Fed's Kugler: Tariffs present stagflation-like pressure

Adriana Kugler
Bloomberg

Federal Reserve Gov. Adriana Kugler on Monday warned U.S. tariffs could propel higher inflation and curb economic growth. 

While Kugler's remarks — delivered at the International Economic Symposium in Dublin — argued that the U.S. economy had shown resilience up until now, she characterized the coming impact of tariffs as a negative supply shock that has slowed investment, could harm productivity and would soon show up in prices.

"In the near term, higher import costs will raise prices for both consumer goods and inputs to production," she said. "Given these expected price increases, real incomes will fall, and operating costs will rise, which will lead consumers to demand fewer final goods and services and firms to demand fewer inputs. Ultimately, I see the U.S. as likely to experience lower growth and higher inflation."

Kugler's remarks came after President Donald Trump announced an initial trade deal with China that includes a 90-day pause and lowered the tariff levels on both sides.

Kugler struck a somewhat cautionary tone, despite some mixed economic indicators. In a positive development, the labor market remained somewhat stable this year, adding roughly 177,000 jobs in April, maintaining a historically low 4.2% unemployment rate.

Still, she said signs of a softening market are emerging. The job vacancy rate fell to 4.3% in March, and the proportion of job-openings-to-unemployed-people is lower than it was before the COVID-19 pandemic. Kugler also said she is watching forward-looking indicators closely, including an uptick in mentions of the word "layoffs" seen in the Fed's Beige Book economic report. 

Gross domestic product contracted at a 0.3% annual rate in the first quarter — a notable setback, she said, when one considers the economy grew 2.5% last year. Kugler noted that the decline in GDP — the standard measure of U.S. economic output — likely overstated the slowdown, in part due to a surge in imports as manufacturers rushed to beat anticipated tariff hikes. 

The Federal Reserve's April Beige Book also echoed that view, citing "front-loading in auto sales or other high-end goods," as overall sentiment turned more cautious. Business confidence is also softening, according to Kugler, with firms delaying investments. 

Inflation remains sticky, according to Kugler, with the Fed's preferred metric — the Personal Consumption Expenditures price index — up 2.3% in March and the core index rising 2.6%. Kugler cautioned that new tariffs could worsen inflation by raising input costs across sectors, even those not directly targeted. She noted while imported goods make up just 11% of GDP, tariffed items, like aluminum and steel, are critical inputs to production. 

Companies are already indicating they are preparing to raise prices, and a Dallas Fed survey showed 55% of Texas firms plan to pass on most or all tariff costs — of those, 26% would pass such costs onto prices immediately and 64% say they will impose price hikes within three months of tariffs, which "would suggest that price increases may be observed soon," Kugler said. 

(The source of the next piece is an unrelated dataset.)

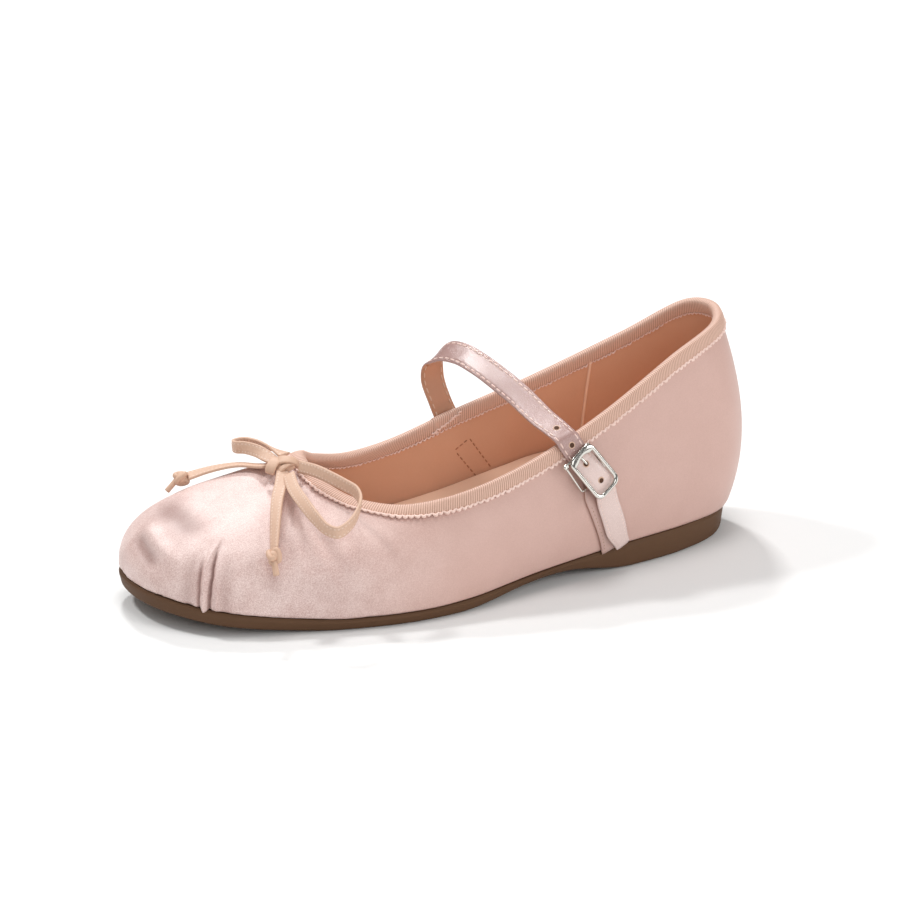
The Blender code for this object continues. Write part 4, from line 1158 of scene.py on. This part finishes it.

These pressures, Kugler said, could erode real incomes, thus reducing consumer spending, and could also prompt businesses to scale back investment, undermining productivity and output growth. 

"In conversations with business contacts, I have heard that firms are paying attention to the price sensitivity of consumers across the entire catalog of items sold," she said. "And [they] may spread price increases to less price-sensitive items to avoid reducing their profit margins."

Beyond tariffs, Kugler flagged rising global uncertainty — especially around trade policy — as itself another drag on demand that has tangible effects. 

"In times of heightened uncertainty, businesses may delay investment decisions, and consumers may increase precautionary savings and postpone discretionary purchases," Kugler said. "Firms, anticipating lower demand for their services and products, may post fewer job openings and cut back on investments to expand capacity [and] workers, therefore, may have a more difficult time finding employment, decreasing economy-wide income and aggregate demand."